Substitute $6.67\times {10}^{-11}{\text{Nm}}^{\text{2}}{\text{/kg}}^{\text{2}}$ for $G$, $2.0\times {10}^{30}\text{kg}$ for $M$, $6.0\times {10}^{24}\text{kg}$ for $m$, and $1.5\times {10}^{11}\text{m}$ for $r$ in equation (II) to find $dF\left(r\right)/dr$ for Sun-Earth system.

  $\begin{array}{c}{\left(\frac{dF}{dr}\right)}_{\text{Sun-Earth}}=-2\frac{\left(6.67\times {10}^{-11}{\text{Nm}}^{\text{2}}{\text{/kg}}^{\text{2}}\right)\left(2.0\times {10}^{30}\text{kg}\right)\left(6.0\times {10}^{24}\text{kg}\right)}{{\left(1.5\times {10}^{11}\text{m}\right)}^3}\\ =-4.7\times {10}^{11}\text{N/m}\end{array}$

Substitute $6.67\times {10}^{-11}{\text{Nm}}^{\text{2}}{\text{/kg}}^{\text{2}}$ for $G$, $6.0\times {10}^{24}\text{kg}$ for $M$, $7.4\times {10}^{22}\text{kg}$ for $m$, and $3.8\times {10}^8\text{m}$ for $r$ in equation (II) to find $dF\left(r\right)/dr$ for Earth-Moon system.

  $\begin{array}{c}{\left(\frac{dF}{dr}\right)}_{\text{Earth-Moon}}=-2\frac{\left(6.67\times {10}^{-11}{\text{Nm}}^{\text{2}}{\text{/kg}}^{\text{2}}\right)\left(6.0\times {10}^{24}\text{kg}\right)\left(7.4\times {10}^{22}\text{kg}\right)}{{\left(3.8\times {10}^8\text{m}\right)}^3}\\ =-10.8\times {10}^{11}\text{N/m}\end{array}$

Therefore, for the Sun-Earth system $\underset{\_}{\frac{dF}{dr}=-4.7\times {10}^{11}\text{N/m}}$, and for Earth-Moon system $\underset{\_}{\frac{dF}{dr}=-10.8\times {10}^{11}\text{N/m}}$.

(c)

To determine

When the Earth-Moon distance remains the same, but the Earth is moved closer to the Sun, whether there is any point where $dF\left(r\right)/dr$ for the two forces has same value.

Answer to Problem 52PQ

When the Earth-Moon distance remains the same, but the Earth is moved closer to the Sun, there is a point $\underset{\_}{r=1.1\times {10}^{11}\text{m}}$, where $dF\left(r\right)/dr$ for the two forces has same value.

Explanation of Solution

Given that the value of $dF\left(r\right)/dr$ is $-10.8\times {10}^{11}\text{N/m}$

The position corresponding to the condition when the Earth is moved closer to the Sun, but $dF\left(r\right)/dr$ for the two forces has same value can be computed by solving equation (II) for $r$.
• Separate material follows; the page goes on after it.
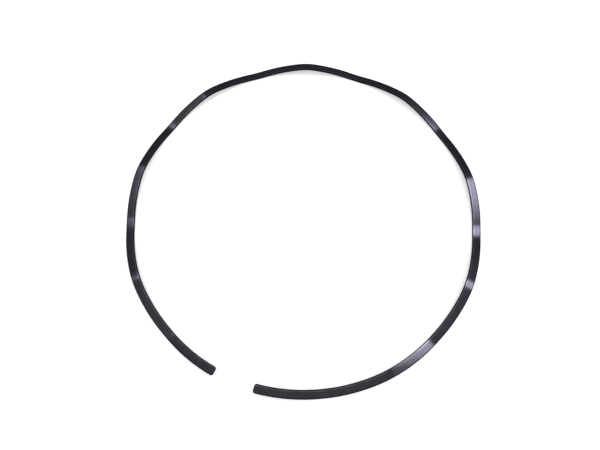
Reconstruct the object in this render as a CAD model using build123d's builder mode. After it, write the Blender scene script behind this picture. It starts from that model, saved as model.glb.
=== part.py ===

  $r=\sqrt[3]{-2\frac{GMm}{\left(\frac{dF}{dr}\right)}}$ (III)

Conclusion:

Substitute $6.67\times {10}^{-11}{\text{Nm}}^{\text{2}}{\text{/kg}}^{\text{2}}$ for $G$, $2.0\times {10}^{30}\text{kg}$ for $M$, $6.0\times {10}^{24}\text{kg}$ for $m$, $1.5\times {10}^{11}\text{m}$ for $r$, and $-10.8\times {10}^{11}\text{N/m}$ for $dF\left(r\right)/dr$ in equation (III) to find $r$.

  $\begin{array}{c}r=\sqrt[3]{-2\frac{\left(6.67\times {10}^{-11}{\text{Nm}}^{\text{2}}{\text{/kg}}^{\text{2}}\right)\left(2.0\times {10}^{30}\text{kg}\right)\left(6.0\times {10}^{24}\text{kg}\right)}{\left(-10.8\times {10}^{11}\text{N/m}\right)}}\\ =1.1\times {10}^{11}\text{m}\end{array}$

Therefore, when the Earth-Moon distance remains the same, but the Earth is moved closer to the Sun, there is a point $\underset{\_}{r=1.1\times {10}^{11}\text{m}}$, where $dF\left(r\right)/dr$ for the two forces has same value.